The men's field lost another prominent player when No. 5 Richard Krajicek was routed 6-1, 6-2, 6-2 by Vince Spadea.

"When my game is ready, I feel like I can beat anyone in the world," Spadea said.

Kafelnikov, a former French Open champion, will lose his top ranking if Pete Sampras or Patrick Rafter reaches the quarterfinals. This was the second straight year he lost in the second round in Paris.

"When I'm not 100 percent, it's pretty obvious that I'm going to have a tough day at the office," he said.

"Ask any No. 1 how hard it is to be on the top of the world," he added.

Krajicek had a chance of reaching the No. 1 ranking in this tournament. Tim Henman also can move into the top spot but, like Krajicek, he is not at his best on clay.

Yevgeny Kafelnikov's second-round loss takes just 107 minutes.
Yevgeny Kafelnikov's second-round loss takes just 107 minutes. (AP)

Hrbaty, unseeded and ranked 31st in the world, has beaten Kafelnikov three times this year.

Kafelninkov has played poorly since January, when he won the Australian Open, capturing only one title since. He gained the No. 1 ranking on May 3 despite losing six consecutive matches.

"It's not psychological," Kafelnikov said. "It's that I'm No. 1 in the world, and anytime I step on the court, it seems they are playing with a lot of desire."

Among the women, sisters Venus and Serena Williams enjoyed a good family day.

No. 5 Venus went to a tiebreaker in the first set against Natasha Zvereva of Belarus, then shut her out in the second, winning 7-6 (7-3), 6-0. She is delighted that some expect her to win.

"I'm ready!" she said, beaming.

No. 10 Serena, had an easy time as well, beating Mariana Diaz Oliva of Argentina 6-3, 6-4

No. 4 Jana Novotna downed Adriana Gersi of the Czech Republic 6-3, 6-2.

Winning on the men's side were, No. 7 Henman, No. 9 Marcelo Rios and unseeded Russian Marat Safin, who always seems to do well at Roland Garros.

Kafelnikov committed a string of unforced errors in the final game, typical of the entire match.

Serving with the advantage at 4-5, he had a chance to even the set. But he double faulted to bring the score to deuce. Then he netted a forehand to set up match point for Hrbaty. Finally, his backhand return went way off the court.

In all, Kafelnikov committed 46 errors, including eight double faults.

"This just goes to show that anyone can beat anyone," Kafelnikov said. But he added: "I'm sure I can win here again."
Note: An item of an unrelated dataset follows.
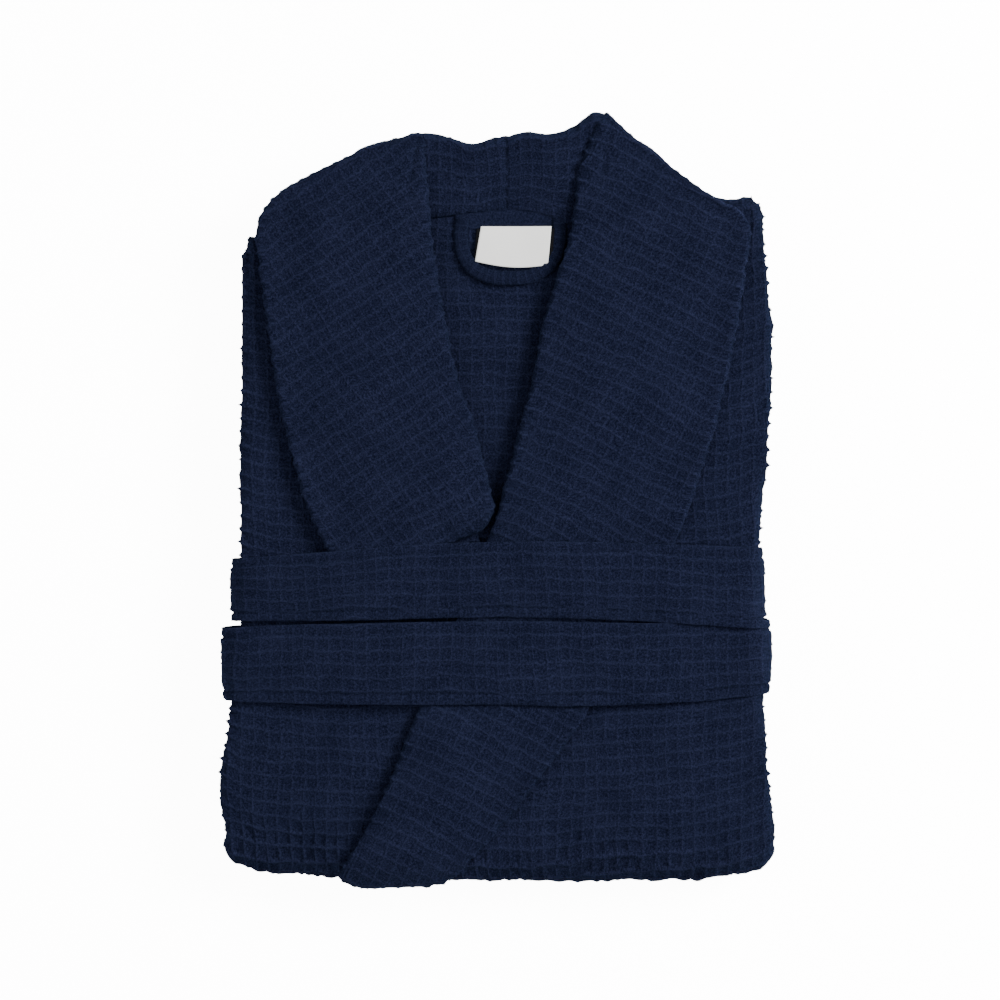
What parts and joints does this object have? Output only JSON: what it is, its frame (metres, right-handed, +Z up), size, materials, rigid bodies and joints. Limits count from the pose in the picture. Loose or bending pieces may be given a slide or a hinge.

His loss came after a struggle in the previous round against Michael Chang, another former French Open winner, when he blew a 5-2 fourth-set lead and three match points before salvaging it in the tiebreaker.

Also advancing was the women's fourth-seeded player, Jana Novotna, who beat Adriana Gersi of the Czech Republic, 6-3, 6-2.

On Tuesday, Sampras barely made it out of the first round, winning a five-setter against Juan Antonio Marin of Costa Rica, who had never won a match in a major tournament.

"Welcome to Paris, I guess," he said.